▸ **Objective**
The data below must be copied in full and without any change.

## Start

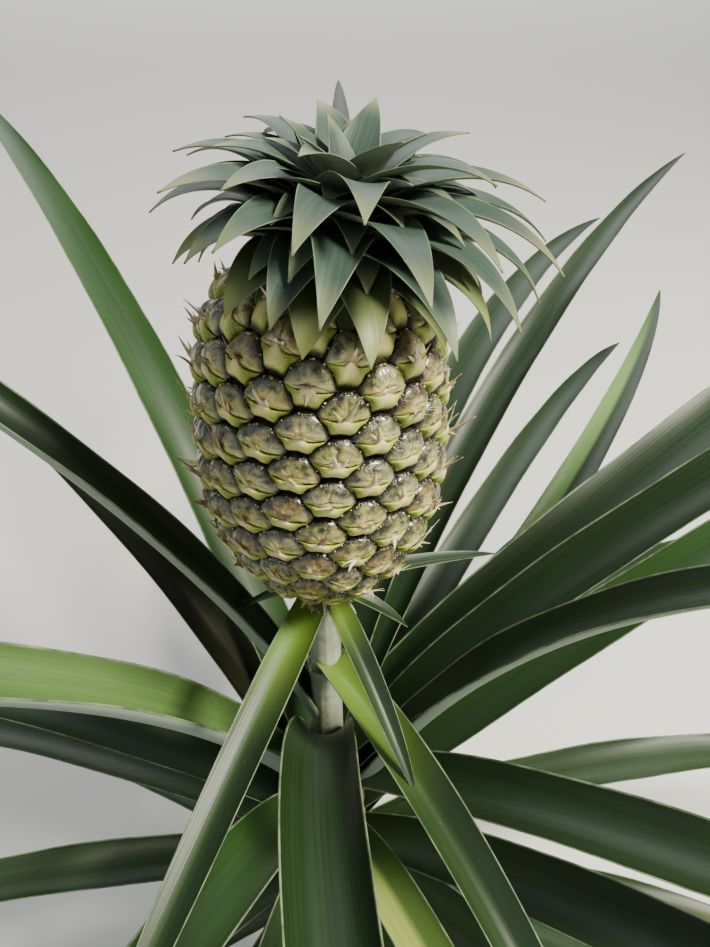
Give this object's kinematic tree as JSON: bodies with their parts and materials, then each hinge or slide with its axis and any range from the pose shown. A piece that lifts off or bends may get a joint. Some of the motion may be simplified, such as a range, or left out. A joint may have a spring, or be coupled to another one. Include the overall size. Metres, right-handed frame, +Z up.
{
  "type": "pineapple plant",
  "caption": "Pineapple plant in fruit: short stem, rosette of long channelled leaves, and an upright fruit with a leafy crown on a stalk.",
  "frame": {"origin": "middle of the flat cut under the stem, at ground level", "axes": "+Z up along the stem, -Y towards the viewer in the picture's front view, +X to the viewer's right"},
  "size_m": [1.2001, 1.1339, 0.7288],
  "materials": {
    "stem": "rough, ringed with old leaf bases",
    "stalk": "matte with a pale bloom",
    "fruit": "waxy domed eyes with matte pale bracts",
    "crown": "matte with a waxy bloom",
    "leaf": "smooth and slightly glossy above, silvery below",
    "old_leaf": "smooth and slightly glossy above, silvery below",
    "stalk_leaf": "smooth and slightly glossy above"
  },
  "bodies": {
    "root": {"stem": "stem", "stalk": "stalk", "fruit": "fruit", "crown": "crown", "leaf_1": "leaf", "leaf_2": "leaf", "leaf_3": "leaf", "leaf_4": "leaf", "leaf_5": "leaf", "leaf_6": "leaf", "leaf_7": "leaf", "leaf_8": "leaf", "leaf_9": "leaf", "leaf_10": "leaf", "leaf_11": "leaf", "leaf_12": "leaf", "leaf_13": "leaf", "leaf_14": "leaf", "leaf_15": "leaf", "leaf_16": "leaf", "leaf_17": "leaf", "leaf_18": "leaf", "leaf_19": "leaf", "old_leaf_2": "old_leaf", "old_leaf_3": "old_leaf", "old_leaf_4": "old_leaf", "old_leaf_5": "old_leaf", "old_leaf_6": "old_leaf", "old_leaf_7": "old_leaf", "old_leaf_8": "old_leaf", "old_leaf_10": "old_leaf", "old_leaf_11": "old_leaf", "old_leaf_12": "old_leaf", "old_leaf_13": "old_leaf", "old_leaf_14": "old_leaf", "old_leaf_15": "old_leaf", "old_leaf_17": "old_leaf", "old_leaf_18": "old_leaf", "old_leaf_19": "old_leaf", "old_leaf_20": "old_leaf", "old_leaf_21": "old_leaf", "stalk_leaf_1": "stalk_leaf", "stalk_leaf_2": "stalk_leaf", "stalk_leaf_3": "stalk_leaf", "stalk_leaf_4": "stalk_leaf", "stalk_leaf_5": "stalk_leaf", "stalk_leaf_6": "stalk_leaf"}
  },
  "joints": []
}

## End

▸ **Result for this task**
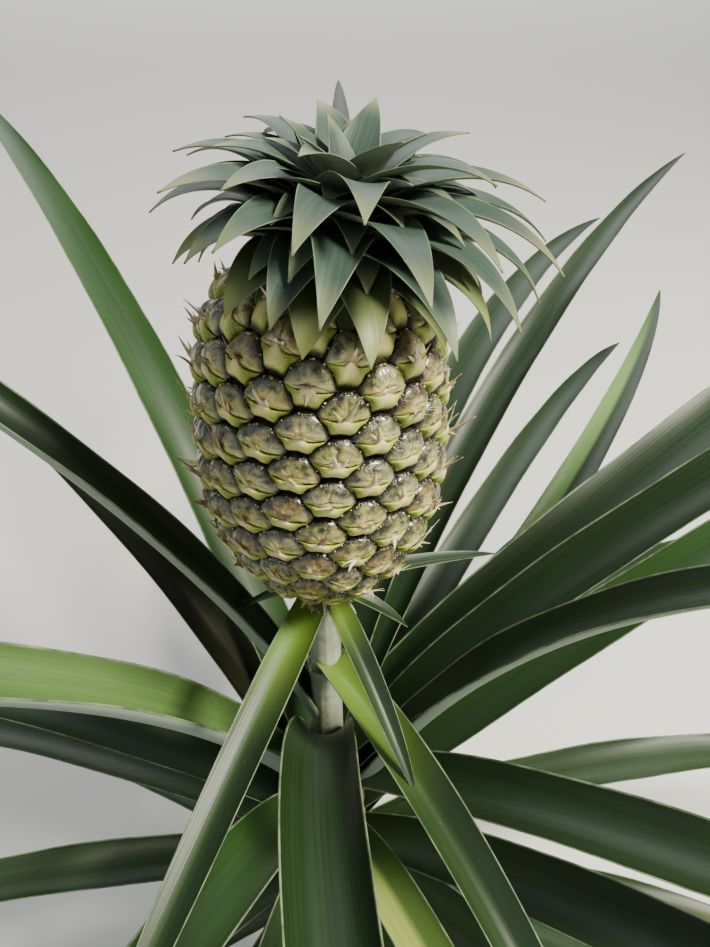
Give this object's kinematic tree as JSON: bodies with their parts and materials, then each hinge or slide with its axis and any range from the pose shown. A piece that lifts off or bends may get a joint. Some of the motion may be simplified, such as a range, or left out. A joint may have a spring, or be coupled to another one. Include the overall size. Metres, right-handed frame, +Z up.
{
  "type": "pineapple plant",
  "caption": "Pineapple plant in fruit: short stem, rosette of long channelled leaves, and an upright fruit with a leafy crown on a stalk.",
  "frame": {"origin": "middle of the flat cut under the stem, at ground level", "axes": "+Z up along the stem, -Y towards the viewer in the picture's front view, +X to the viewer's right"},
  "size_m": [1.2001, 1.1339, 0.7288],
  "materials": {
    "stem": "rough, ringed with old leaf bases",
    "stalk": "matte with a pale bloom",
    "fruit": "waxy domed eyes with matte pale bracts",
    "crown": "matte with a waxy bloom",
    "leaf": "smooth and slightly glossy above, silvery below",
    "old_leaf": "smooth and slightly glossy above, silvery below",
    "stalk_leaf": "smooth and slightly glossy above"
  },
  "bodies": {
    "root": {"stem": "stem", "stalk": "stalk", "fruit": "fruit", "crown": "crown", "leaf_1": "leaf", "leaf_2": "leaf", "leaf_3": "leaf", "leaf_4": "leaf", "leaf_5": "leaf", "leaf_6": "leaf", "leaf_7": "leaf", "leaf_8": "leaf", "leaf_9": "leaf", "leaf_10": "leaf", "leaf_11": "leaf", "leaf_12": "leaf", "leaf_13": "leaf", "leaf_14": "leaf", "leaf_15": "leaf", "leaf_16": "leaf", "leaf_17": "leaf", "leaf_18": "leaf", "leaf_19": "leaf", "old_leaf_2": "old_leaf", "old_leaf_3": "old_leaf", "old_leaf_4": "old_leaf", "old_leaf_5": "old_leaf", "old_leaf_6": "old_leaf", "old_leaf_7": "old_leaf", "old_leaf_8": "old_leaf", "old_leaf_10": "old_leaf", "old_leaf_11": "old_leaf", "old_leaf_12": "old_leaf", "old_leaf_13": "old_leaf", "old_leaf_14": "old_leaf", "old_leaf_15": "old_leaf", "old_leaf_17": "old_leaf", "old_leaf_18": "old_leaf", "old_leaf_19": "old_leaf", "old_leaf_20": "old_leaf", "old_leaf_21": "old_leaf", "stalk_leaf_1": "stalk_leaf", "stalk_leaf_2": "stalk_leaf", "stalk_leaf_3": "stalk_leaf", "stalk_leaf_4": "stalk_leaf", "stalk_leaf_5": "stalk_leaf", "stalk_leaf_6": "stalk_leaf"}
  },
  "joints": []
}